Dollar Bulls Double Down as Index Approaches Long-Term Trendline 
Burc Oran
June 5, 2025
Dollar Bulls Double Down as Index Approaches Long-Term Trendline

The dollar index has been falling steadily since March. Initially, high tariff threats seemed to support the dollar, but over time, market confidence in both the U.S. economy and the dollar has taken a significant hit. 

While the move may appear extreme, there are growing concerns that the dollar’s reserve currency status could weaken over the long term. The U.S. economy is showing signs of incoming stagflationary pressure, rising prices combined with slowing growth due to tariffs. 

The Federal Reserve is in a difficult position. Despite recession risks, it cannot cut rates immediately due to the potential inflationary effects of tariffs. If inflation expectations become unanchored, it could take years of elevated interest rates to restore credibility. The Fed is aware of this risk and may delay rate cuts until the final quarter of the year, even if growth slows further. 

(Dollar Index – Monthly Chart) 

Dollar
©Bloomberg 

Despite high yields and hawkish Federal Reserve, the dollar index is falling sharply and now appears to be approaching a major monthly trendline that dates back to the 2011 bottom. 

This long-term uptrend has held for years, largely supported by the EURUSD downtrend that began in 2008. Now, the dollar index is at a crucial technical juncture. The outcome in the coming weeks could shape the future direction of the dollar’s long-term trend. 

The key support lies around 96.400, a level that has not only defined the structural uptrend but may also represent the strongest support for the dollar in over a decade. 

(Dollar Index vs Citi FX USD Pain Index) 

Dollar Index vs Citi FX USD Pain Index
Sources: ©Bloomberg – Citi 

There’s another major risk building for the dollar index: the sharp decline has caught many dollar bulls off guard. 

The Citi USD Pain Index, which tracks positioning and highlights how crowded long-dollar trades are, has been sitting at elevated levels since the dollar last tested 110. This suggests that a large number of bullish USD positions are sitting on big unrealized losses, setting the stage for a potential bigger long squeeze. 

What’s more concerning is that the pain index has started rising again recently, indicating that traders are doubling down, expecting the long-term dollar trend to hold. 
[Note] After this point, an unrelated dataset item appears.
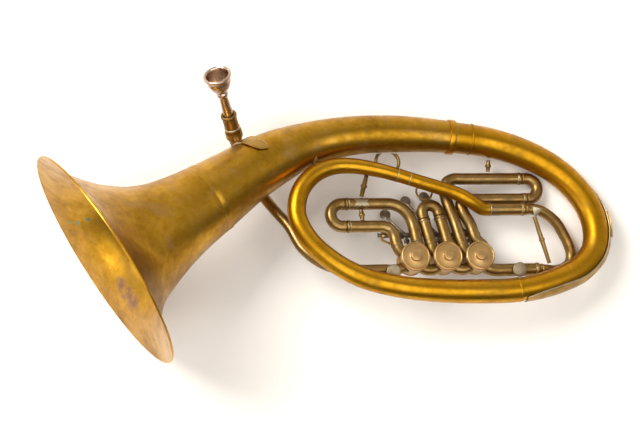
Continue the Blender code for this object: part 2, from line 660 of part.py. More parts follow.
def build_receiver_brace():
    """A band round the receiver, carried by a leaf-shaped foot bent over the bell tube."""
    band = collar("band", 9.8, 8.3 + GAP, below_rim(91), below_rim(83), 16)
    path = [(66, 86, 2.5), (73, 60, 6.5), (80, 34, 6.0), (86, 12, 0.8)]
    leaf = saddle("leaf", horn_section(1, 30), path, 1.2, lift=1.3, rows=9, columns=3)
    foot = on_tube(horn_section(1, 30), 68, math.radians(80), 3.0)
    side = (foot - below_rim(87)).normalized()
    web = swept("web", [(*(below_rim(87) + side * 9.0), 2.6), (*foot, 2.0)], 6, capped=True)
    keep(joined("receiver_brace", [leaf, web, band]), "nickel")


# ---------------------------------------------------------------- levers

def build_rod_and_bridge():
    """The hinge rod, and the bar on the casings whose eyes carry it."""
    low, high = ROD_ENDS
    keep(cylinder("hinge_rod", ROD_RADIUS, (low, ROD_V, ROD_W), (high, ROD_V, ROD_W), 12), "steel")
    bar = plate("bar", [(76.0, -20.5), (76.0, -25.6), (97.0, -36.6), (193.0, -36.6), (193.0, -33.4),
                        (98.0, -33.4), (78.6, -25.0), (78.6, -20.5)],
                3.0, (0, 0, ROD_W - 1.5), (1, 0, 0), (0, 1, 0))
    pieces = [bar, cylinder("eye", 4.0, (76.0, ROD_V, ROD_W), (78.6, ROD_V, ROD_W), 10)]
    for u in (130.0, 163.0, 191.0):
        outline = [(-35.0, -2.2), (ROD_V, -2.2), (ROD_V, 2.2), (-35.0, 2.2)]
        arm = plate("arm", outline, 2.4, (u, 0, ROD_W - 0.8), (0, 1, 0), (0, 0, 1))
        pieces += [arm, cylinder("eye", 4.0, (u - 1.4, ROD_V, ROD_W), (u + 1.4, ROD_V, ROD_W), 10)]
    bridge = joined("lever_bridge", pieces)
    keep(cut(bridge, cylinder("hole", HUB_BORE, (60, ROD_V, ROD_W), (215, ROD_V, ROD_W), 8)), "valve_brass")


def build_lever(valve):
    """A hub on the rod, an arm to the finger plate, and a tail down to the link."""
    low, high = HUBS[valve]
    hub = cylinder("hub", HUB_RADIUS, (low, ROD_V, ROD_W), (high, ROD_V, ROD_W), 12)
    finger = Vector(FINGERS[valve])
    root = Vector((VALVE_U[valve] - 1.0, ROD_V + 0.6, ROD_W - 1.6))
    knee = root.lerp(finger, 0.42) + Vector((0, 0, -3.0))
    under_pad = finger + Vector((0, -1, -0.6))
    arm = swept("arm", flow([(*root, 1.6), (*knee, 1.6), (*under_pad, 1.6)], 14), 6, capped=True)
    pad = turned("pad", [(0, 1.2), (4.5, 1.0), (FINGER_RADIUS, 0.4), (FINGER_RADIUS, -0.5), (0, -1.1)],
                 finger, (0, 0, 1), 12)
    half = math.radians(LEVER_TURN_DEG / 2)
    down, over = Vector((0, -math.sin(half), -math.cos(half))), Vector((0, math.cos(half), -math.sin(half)))
    u = VALVE_U[valve] + LINK_SHIFT
    tail = plate("tail", [(-2.0, -0.5), (2.0, -0.5), (1.8, TAIL + 1.8), (-1.8, TAIL + 1.8)], 1.8,
                 (u - 3.1, ROD_V, ROD_W), over, down)
    pin = cylinder("pin", 1.0, (u - 3.4, TAIL_V, TAIL_W), (u + 2.2, TAIL_V, TAIL_W), 8)
    lever = joined("lever_%d" % (valve + 1), [hub, arm, pad, tail, pin])
    cut(lever, cylinder("bore", HUB_BORE, (low - 2, ROD_V, ROD_W), (high + 2, ROD_V, ROD_W), 12))
    keep(lever, "steel", ((low + high) / 2, ROD_V, ROD_W))


def build_link(valve):
    """A flat link from the lever's tail to the stop arm's pin, with an eye at each end."""
    u = VALVE_U[valve] + LINK_SHIFT
    pin_v = VALVE_V + PIN_ORBIT * math.sin(math.radians(PIN_REST_DEG))
    low, high = pin_v + 2.8, TAIL_V - 1.4
    bar = plate("bar", [(-1.5, low), (1.5, low), (1.5, high), (-1.5, high)], 1.8,
                (u, 0, TAIL_W), (1, 0, 0), (0, 1, 0))
    eye = collar("eye", 3.6, 2.2, (u, pin_v, TAIL_W - 0.8), (u, pin_v, TAIL_W + 0.8), 14)
    head = collar("head", 2.5, 1.35, (u - 1.6, TAIL_V, TAIL_W), (u + 1.6, TAIL_V, TAIL_W), 10)
    keep(joined("link_%d" % (valve + 1), [bar, eye, head]), "steel", (u, TAIL_V, TAIL_W))


def build_spring(valve):
    """A coil round the rod beside the lever's hub."""
    first = SPRINGS_FROM[valve]
    turns, per_turn, pitch, radius = 4, 6, 1.5, 4.0
    route = []
    for k in range(turns * per_turn + 1):
        angle = math.tau * k / per_turn
        along = first + pitch * k / per_turn
        route.append((along, ROD_V + radius * math.cos(angle), ROD_W + radius * math.sin(angle), 0.5))
    keep(swept("lever_spring_%d" % (valve + 1), route, 4, capped=True), "steel")


# ---------------------------------------------------------------- rings, braces and discs

def build_rings():
    """A thumb ring under the bell tube, and the pull ring of the second valve's slide."""
    thumb = ring("thumb_ring", (86.0, 63.5, -8.0), 13.6, 1.9, deep=1.3)
    shadow = sized(flow([(40, 92.5, 0), (86, 94.9, 0), (130, 93.9, 0)], 30), 22.2 + GAP)
    keep(cut(thumb, swept("bell_tube", shadow, 16, capped=True)), "slide_brass")
    keep(ring("pull_ring", (128.7, 28.8, VALVE_W), 9.4, 1.2), "slide_brass", (129.0, 1.0, VALVE_W))


def build_braces():
    keep(strut("branch_slide_brace", (55.6, 41.5, 7.0), (52.2, 22.6, -9.8), 1.7), "slide_brass")
    keep(strut("slide_1_brace", (51.5, SLIDE1_UPPER_V - TUBE_RADIUS - GAP, VALVE_W),
               (52.5, SLIDE1_LOWER_V + TUBE_RADIUS + GAP, VALVE_W), 1.6), "slide_brass")
    keep(strut("bell_slide_brace", (208.5, 65.0, -7.0), (208.3, 52.4, -12.5), 1.6), "slide_brass")
    post = [(0, 2.4), (2.8, 2.4), (2.0, 1.8), (2.0, 0.6), (3.0, 0), (0, 0)]
    keep(turned("bell_bow_brace", post, (-3.0, 54.9, 8.6), (-0.15, 0.95, -0.27), 10), "nickel")


def build_flange_discs():
    """Round feet on the front of the main line, with stubs towards the bottom run."""
    for name, u in (("flange_disc_left", 81.7), ("flange_disc_right", 232.0)):
        at = Vector((u, -68.4, VALVE_W + SLEEVE_RADIUS + GAP + 0.4))
        profile = [(0, 1.8), (7.8, 1.8), (8.5, 1.1), (8.5, 0), (0, 0)]
        keep(turned(name, profile, at, (0, -0.25, 0.97), 16), "nickel")


def build_horn():
    build_bell()
    build_bows()
    build_bow_guard()
    build_tuning_slide()
    for valve in range(3):
        build_valve(valve)
        build_lever(valve)
        build_link(valve)
        build_spring(valve)
    for valve in range(2):
        build_knuckle(valve)
    build_slide_1()
    build_slide_2()
    build_slide_3()
    build_leadpipe()
    build_receiver()
    build_mouthpiece()
    build_receiver_brace()
    build_rod_and_bridge()
    build_rings()
    build_braces()
    build_flange_discs()


clear_scene()
PARTS = new_collection("euphonium")
HORN = bpy.data.objects.new("horn_frame", None)
PARTS.objects.link(HORN)
HORN.rotation_mode = "QUATERNION"
HORN.rotation_quaternion = (Quaternion((0, 1, 0), math.radians(TILT_DEG))
                            @ Quaternion((1, 0, 0), math.radians(-ROLL_DEG)))
HORN.location = Vector(FRAME_AT) * MM
build_horn()
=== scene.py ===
"""Looks of the oval rotary-valve euphonium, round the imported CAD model.

Each piece repeats its CAD solid at a fine resolution, with bands, beads, flanges and worn metal added.
As in the part's source, everything is laid out in millimetres in the horn's own frame:
  u  runs along the valve slides, from the bell towards the bottom bow
  v  runs across the oval, from the valve line towards the bell tube
  w  is square to the oval, towards the valve caps; the finger levers are on the far side
"""
import json
import math

import bmesh
import bpy
from mathutils import Matrix, Quaternion, Vector


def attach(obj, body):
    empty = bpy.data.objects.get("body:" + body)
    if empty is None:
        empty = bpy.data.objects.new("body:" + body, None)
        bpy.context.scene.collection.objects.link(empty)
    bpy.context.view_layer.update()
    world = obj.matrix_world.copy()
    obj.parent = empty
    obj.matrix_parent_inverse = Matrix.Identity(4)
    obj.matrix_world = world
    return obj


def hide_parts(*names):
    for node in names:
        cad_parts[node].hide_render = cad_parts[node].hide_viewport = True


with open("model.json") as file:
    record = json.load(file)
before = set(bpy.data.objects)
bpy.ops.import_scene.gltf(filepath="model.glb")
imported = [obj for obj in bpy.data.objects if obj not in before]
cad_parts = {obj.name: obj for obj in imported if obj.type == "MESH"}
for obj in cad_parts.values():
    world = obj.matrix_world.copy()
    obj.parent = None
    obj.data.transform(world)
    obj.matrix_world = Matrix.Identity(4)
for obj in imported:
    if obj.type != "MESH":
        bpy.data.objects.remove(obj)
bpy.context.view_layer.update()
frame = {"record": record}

MM = 0.001
FINE = 4                        # how much finer than the CAD solids, along and around
GAP = 0.3                       # clearance kept between pieces that touch, mm
SEAM = 0.15                     # half the gap between two butted tubes, mm
SQUARE_END = 0.1                # straight end of a butted tube, in radii
SIDES = 10                      # of a slender tube, before FINE
BOW_TRIM = 0.55                 # the round bow is slimmer by this, to rest on the ground as its facets do
STRUT_SWELL = 1.7               # how much stouter a strut's waist is than in the CAD model
FLAT_RADIUS = 15.0              # tube radius at which a bent sheet's path is laid flat

# How the horn lies on the ground: bell end up, bell tube side down
TILT_DEG = 9.85
ROLL_DEG = 12.41
FRAME_AT = (-14.2, 1.09, 75.54)   # the horn frame's origin over the ground, mm

# Bell: its middle line (u, v, w), and its outer radius by distance from the mouth
BELL_WALL = 0.7
BELL_LINE = [(-244.0, -52.2, -0.16), (-237.2, -48.0, 0), (-190.5, -22.6, 0), (-130.0, 15.0, 0)]
BELL_PROFILE = [
    (0, 131.7), (4, 118.5), (9, 106.0), (18, 91.0), (30, 78.0), (53, 63.4), (76, 53.8), (100, 47.5)]

# Bows: (u, v, w, outer radius) at the knots of the tapering tube
TUBE_WALL = 0.6
STEM_KNOTS = [
    (-130.0, 15.0, 0, 42.3), (-75.0, 51.0, 0, 34.0), (-43.0, 68.5, 0, 30.5), (-18.0, 79.0, 0, 26.6),
    (42.0, 92.5, 0, 22.6), (102.0, 95.0, 0, 21.2), (164.0, 91.0, 0, 18.7)]
BOTTOM_KNOTS = [
    (164.0, 91.0, 0, 18.7), (208.0, 84.6, 0, 18.0), (243.0, 74.0, 0, 17.4), (276.0, 57.7, 0, 16.6),
    (303.0, 35.0, 0, 16.2), (323.0, 4.4, 0, 16.0), (329.0, -24.0, 0, 16.0), (323.0, -50.0, 0, 15.8),
    (305.0, -69.0, 0, 15.5), (277.0, -82.0, 1, 15.0), (227.0, -94.0, 2, 14.1)]
LEFT_KNOTS = [
    (227.0, -94.0, 2, 14.1), (180.0, -95.6, 3, 13.8), (131.0, -94.0, 4, 13.2), (84.5, -88.6, 5, 12.6),
    (39.0, -76.0, 6, 12.0), (6.0, -56.0, 7, 11.5), (-17.6, -31.5, 8, 11.0), (-28.5, -5.0, 9, 10.7),
    (-23.5, 22.0, 10, 10.5), (-5.0, 43.0, 11, 10.2), (19.0, 52.0, 11, 9.5), (36.5, 52.5, 11, 9.0),
    (65.5, 48.0, 11, 8.4), (90.0, 42.0, 10, 7.9)]
BRANCH_KNOTS = [
    (90.0, 42.0, 10, 7.9), (105.0, 37.6, 9, 7.8), (142.0, 27.0, 6, 8.0), (154.0, 23.7, 4.8, 8.0),
    (166.0, 19.0, 3.6, 8.0), (176.0, 13.8, 2.4, 8.0), (186.0, 8.6, -1.0, 8.0), (193.5, 5.0, -4.2, 7.9),
    (199.0, 4.2, -5.0, 7.7), (202.0, 4.2, -5.0, 7.6)]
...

Even a false breakout below the long-term monthly trendline could be enough to shake confidence and force capitulation among dollar bulls. Such a move could trigger a sharp exit from long positions, causing a sudden and severe drop in the dollar. 

This is a significant risk that should not be overlooked. 

(Dollar Index – Daily Chart) 

Dollar Index – Daily Chart
©Bloomberg 

In the short term, the break below the 99.60–100.80 support zone was significant. However, the dollar index has not moved far below this area, and it now serves as the nearest key resistance to monitor. 

Unless this zone is reclaimed, bearish pressure is likely to persist, potentially driving the index toward the 96.40 long-term trendline, a level that could ultimately determine the broader direction of the dollar. 

Traders should stay cautious of false breakouts in either direction, as these are more common when positioning becomes overly crowded on one side of the market.